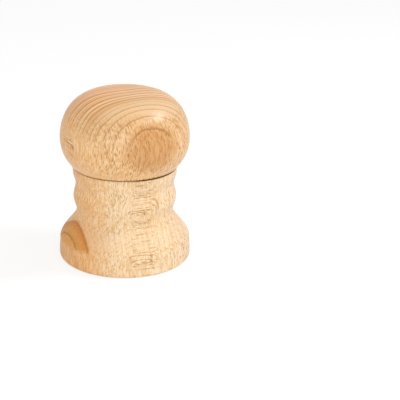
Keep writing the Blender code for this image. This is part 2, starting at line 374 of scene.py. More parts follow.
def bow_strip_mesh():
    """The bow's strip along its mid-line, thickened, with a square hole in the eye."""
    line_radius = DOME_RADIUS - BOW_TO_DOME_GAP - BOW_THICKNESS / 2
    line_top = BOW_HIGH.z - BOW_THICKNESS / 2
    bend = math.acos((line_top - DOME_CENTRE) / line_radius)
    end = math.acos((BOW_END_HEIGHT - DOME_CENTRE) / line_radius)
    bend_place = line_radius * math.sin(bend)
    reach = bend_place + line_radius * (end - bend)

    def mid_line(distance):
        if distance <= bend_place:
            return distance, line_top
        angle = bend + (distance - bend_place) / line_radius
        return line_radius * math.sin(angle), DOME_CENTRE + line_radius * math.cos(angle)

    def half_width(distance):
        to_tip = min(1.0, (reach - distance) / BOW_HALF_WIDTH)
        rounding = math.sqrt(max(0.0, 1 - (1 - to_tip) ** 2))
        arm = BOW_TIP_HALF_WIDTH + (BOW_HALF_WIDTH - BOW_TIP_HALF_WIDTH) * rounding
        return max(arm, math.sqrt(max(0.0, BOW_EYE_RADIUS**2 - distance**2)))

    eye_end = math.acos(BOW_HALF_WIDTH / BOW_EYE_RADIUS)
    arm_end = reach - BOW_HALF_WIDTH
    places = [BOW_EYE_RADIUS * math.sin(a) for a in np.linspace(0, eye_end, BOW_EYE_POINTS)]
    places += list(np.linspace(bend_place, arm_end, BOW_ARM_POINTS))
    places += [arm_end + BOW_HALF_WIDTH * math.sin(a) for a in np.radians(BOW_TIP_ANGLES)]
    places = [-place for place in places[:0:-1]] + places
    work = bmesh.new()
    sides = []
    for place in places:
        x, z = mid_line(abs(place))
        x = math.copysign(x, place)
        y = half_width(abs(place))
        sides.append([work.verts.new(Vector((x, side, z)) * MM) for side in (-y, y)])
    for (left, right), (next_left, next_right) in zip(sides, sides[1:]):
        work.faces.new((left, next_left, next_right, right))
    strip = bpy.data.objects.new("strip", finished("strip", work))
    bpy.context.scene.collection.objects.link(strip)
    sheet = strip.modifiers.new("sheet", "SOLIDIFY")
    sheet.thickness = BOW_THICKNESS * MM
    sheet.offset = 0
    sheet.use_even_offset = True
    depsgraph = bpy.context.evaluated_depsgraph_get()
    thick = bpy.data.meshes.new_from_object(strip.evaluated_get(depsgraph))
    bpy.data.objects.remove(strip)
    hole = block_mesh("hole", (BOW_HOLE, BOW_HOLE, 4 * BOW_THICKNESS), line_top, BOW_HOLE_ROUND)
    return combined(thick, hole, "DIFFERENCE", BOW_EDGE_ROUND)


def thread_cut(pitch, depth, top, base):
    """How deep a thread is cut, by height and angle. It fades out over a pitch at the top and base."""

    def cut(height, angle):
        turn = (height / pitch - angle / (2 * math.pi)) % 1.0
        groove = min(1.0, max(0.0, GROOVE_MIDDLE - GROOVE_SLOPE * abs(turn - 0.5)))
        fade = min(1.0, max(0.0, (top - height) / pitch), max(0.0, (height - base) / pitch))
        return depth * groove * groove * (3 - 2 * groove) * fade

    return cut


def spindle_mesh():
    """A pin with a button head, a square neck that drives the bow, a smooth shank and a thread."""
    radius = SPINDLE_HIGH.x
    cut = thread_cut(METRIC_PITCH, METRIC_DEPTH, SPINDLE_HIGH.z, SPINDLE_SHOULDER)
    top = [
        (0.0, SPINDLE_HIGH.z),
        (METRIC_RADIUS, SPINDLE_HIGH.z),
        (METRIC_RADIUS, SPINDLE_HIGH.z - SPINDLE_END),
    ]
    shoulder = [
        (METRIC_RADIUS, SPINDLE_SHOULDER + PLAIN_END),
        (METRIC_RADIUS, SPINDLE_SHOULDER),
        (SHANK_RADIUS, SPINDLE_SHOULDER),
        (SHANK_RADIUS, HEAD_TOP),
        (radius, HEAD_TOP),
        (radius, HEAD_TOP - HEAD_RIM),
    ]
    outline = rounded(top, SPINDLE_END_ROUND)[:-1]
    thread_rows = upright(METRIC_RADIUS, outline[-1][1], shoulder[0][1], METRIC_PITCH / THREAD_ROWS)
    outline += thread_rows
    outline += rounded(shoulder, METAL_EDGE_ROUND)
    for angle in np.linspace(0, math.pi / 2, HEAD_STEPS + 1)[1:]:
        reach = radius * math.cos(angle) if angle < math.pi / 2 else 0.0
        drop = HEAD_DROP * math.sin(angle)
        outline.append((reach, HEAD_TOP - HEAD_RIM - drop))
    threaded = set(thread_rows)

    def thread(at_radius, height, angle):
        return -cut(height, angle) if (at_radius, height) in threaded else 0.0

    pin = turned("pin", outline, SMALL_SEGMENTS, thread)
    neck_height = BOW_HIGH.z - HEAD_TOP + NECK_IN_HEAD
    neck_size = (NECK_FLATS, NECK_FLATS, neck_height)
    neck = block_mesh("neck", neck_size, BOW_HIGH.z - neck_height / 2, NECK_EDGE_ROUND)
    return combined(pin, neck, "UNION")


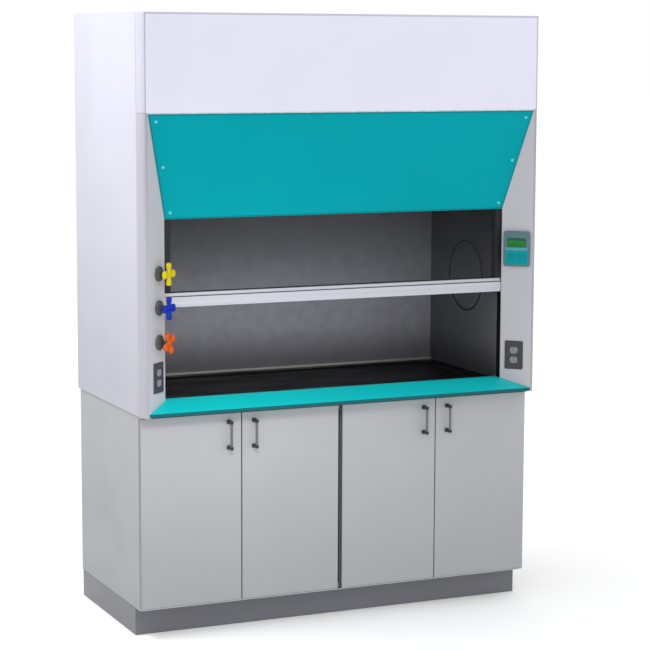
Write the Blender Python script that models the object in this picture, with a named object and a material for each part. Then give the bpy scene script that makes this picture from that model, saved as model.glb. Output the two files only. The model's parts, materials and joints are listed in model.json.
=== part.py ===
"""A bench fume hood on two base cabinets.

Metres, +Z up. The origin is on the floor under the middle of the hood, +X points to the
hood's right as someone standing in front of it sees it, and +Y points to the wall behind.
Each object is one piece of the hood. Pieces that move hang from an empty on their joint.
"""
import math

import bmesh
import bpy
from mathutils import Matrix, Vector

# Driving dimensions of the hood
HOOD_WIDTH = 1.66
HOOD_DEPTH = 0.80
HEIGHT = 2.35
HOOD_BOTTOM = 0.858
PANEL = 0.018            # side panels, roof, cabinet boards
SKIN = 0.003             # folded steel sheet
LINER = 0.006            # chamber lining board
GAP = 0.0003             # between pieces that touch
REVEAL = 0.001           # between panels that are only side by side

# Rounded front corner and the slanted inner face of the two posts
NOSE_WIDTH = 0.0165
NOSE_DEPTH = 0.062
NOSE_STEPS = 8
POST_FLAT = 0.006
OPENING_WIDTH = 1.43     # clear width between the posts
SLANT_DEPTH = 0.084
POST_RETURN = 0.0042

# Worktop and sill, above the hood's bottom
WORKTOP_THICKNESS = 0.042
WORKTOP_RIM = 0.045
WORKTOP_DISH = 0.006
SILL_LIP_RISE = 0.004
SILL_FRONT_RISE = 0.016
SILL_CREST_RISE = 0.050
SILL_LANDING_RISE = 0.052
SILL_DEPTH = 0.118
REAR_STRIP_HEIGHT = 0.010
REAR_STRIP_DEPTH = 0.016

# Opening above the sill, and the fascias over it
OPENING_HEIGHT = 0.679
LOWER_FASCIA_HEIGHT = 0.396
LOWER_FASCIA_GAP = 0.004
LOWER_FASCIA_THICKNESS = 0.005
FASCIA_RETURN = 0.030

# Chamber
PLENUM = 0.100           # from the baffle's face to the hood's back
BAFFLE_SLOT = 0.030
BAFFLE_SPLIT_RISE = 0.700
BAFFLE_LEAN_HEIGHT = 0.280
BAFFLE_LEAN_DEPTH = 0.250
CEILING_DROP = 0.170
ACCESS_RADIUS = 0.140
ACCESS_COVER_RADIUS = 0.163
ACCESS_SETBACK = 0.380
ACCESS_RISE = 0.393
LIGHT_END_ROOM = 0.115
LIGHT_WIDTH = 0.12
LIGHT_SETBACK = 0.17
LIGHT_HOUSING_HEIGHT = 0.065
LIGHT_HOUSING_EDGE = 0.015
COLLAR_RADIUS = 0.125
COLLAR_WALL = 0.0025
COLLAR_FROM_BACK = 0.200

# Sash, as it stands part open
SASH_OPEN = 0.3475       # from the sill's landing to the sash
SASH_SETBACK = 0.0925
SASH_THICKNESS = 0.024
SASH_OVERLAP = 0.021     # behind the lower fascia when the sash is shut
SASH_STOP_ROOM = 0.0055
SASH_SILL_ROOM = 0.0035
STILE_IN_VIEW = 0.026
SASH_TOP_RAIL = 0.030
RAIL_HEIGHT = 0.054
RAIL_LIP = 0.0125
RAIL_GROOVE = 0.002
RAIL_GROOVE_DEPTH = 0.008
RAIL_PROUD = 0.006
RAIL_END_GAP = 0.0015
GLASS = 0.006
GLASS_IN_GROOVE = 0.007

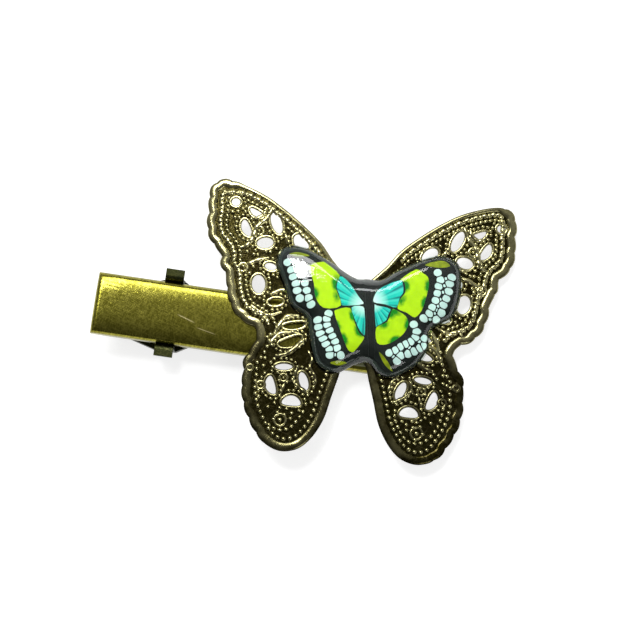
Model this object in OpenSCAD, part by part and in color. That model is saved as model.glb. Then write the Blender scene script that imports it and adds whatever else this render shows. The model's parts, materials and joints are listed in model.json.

--*--

Everything from the first line through the line containing "return line_radius *" should be quoted exactly, and nothing beyond it.

RESULT FOR THIS TASK
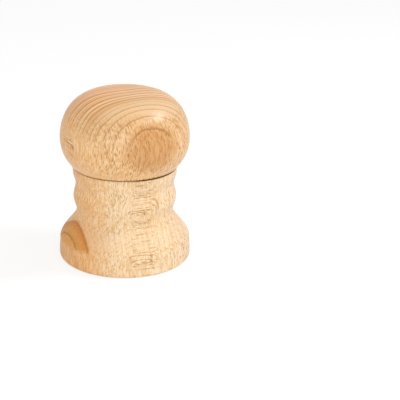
Keep writing the Blender code for this image. This is part 2, starting at line 374 of scene.py. More parts follow.
def bow_strip_mesh():
    """The bow's strip along its mid-line, thickened, with a square hole in the eye."""
    line_radius = DOME_RADIUS - BOW_TO_DOME_GAP - BOW_THICKNESS / 2
    line_top = BOW_HIGH.z - BOW_THICKNESS / 2
    bend = math.acos((line_top - DOME_CENTRE) / line_radius)
    end = math.acos((BOW_END_HEIGHT - DOME_CENTRE) / line_radius)
    bend_place = line_radius * math.sin(bend)
    reach = bend_place + line_radius * (end - bend)

    def mid_line(distance):
        if distance <= bend_place:
            return distance, line_top
        angle = bend + (distance - bend_place) / line_radius
        return line_radius * math.sin(angle), DOME_CENTRE + line_radius * math.cos(angle)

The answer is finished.